Wassily Kandinsky Russia, 1866-1944


Wassily Kandinsky (b. 1866, Moscow, Russia; d. 1944, Neuilly-sur-Seine, France) is widely recognized as one of the forefathers of abstraction. A fierce advocate of non-figurative art, Kandinsky blended lyricism, spirituality, and music into his idiosyncratic practice. In 1910, the artist wrote Concerning the Spiritual in Art, an unofficial manifesto of the Blaue Reiter movement, founded by Kandinsky and his contemporaries Franz Marc and Gabriele Münter. In Concerning the Spiritual in Art, Kandinsky wrote about synesthesia, a neurological occurrence in which an individual can experience sound and color through several senses simultaneously.
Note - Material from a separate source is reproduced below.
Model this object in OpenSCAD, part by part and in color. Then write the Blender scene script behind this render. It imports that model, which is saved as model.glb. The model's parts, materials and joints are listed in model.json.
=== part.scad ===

The Blaue Reiter group incorporated the spiritualism behind Kandinsky’s art theory into its avant-garde experimentation. When World War I broke out in 1914, Kandinsky returned to his homeland of Russia and worked for the Department of Fine Arts of the People's Commissariat for Education. While in exile, the artist was exposed to the work of several Suprematists and Constructivists including Kazimir Malevich, Vladimir Tatlin and Aleksander Rodchenko, all of whom would have a lasting influence on Kandinsky’s incorporation of geometric abstraction into his painting. Between the years of 1922 and 1933, Kandinsky taught at the Bauhaus alongside Paul Klee and Oskar Schlemmer. While the artist’s early years at the Bauhaus were marked by a strong penchant towards hard-edged abstraction, Kandinsky spent much of his time in Germany developing his singular approach to Constructivist aesthetics, which, in its pared-down abstraction of shape and line, distinctly incorporates his personal subjectivity and expressiveness. Not long after the dissolution of the Bauhaus under the rising Nazi regime, Kandinsky fled Germany to spend the remainder of his life in Paris where he would re-focus his abstraction to biomorphic and organic forms that verged on the narrative.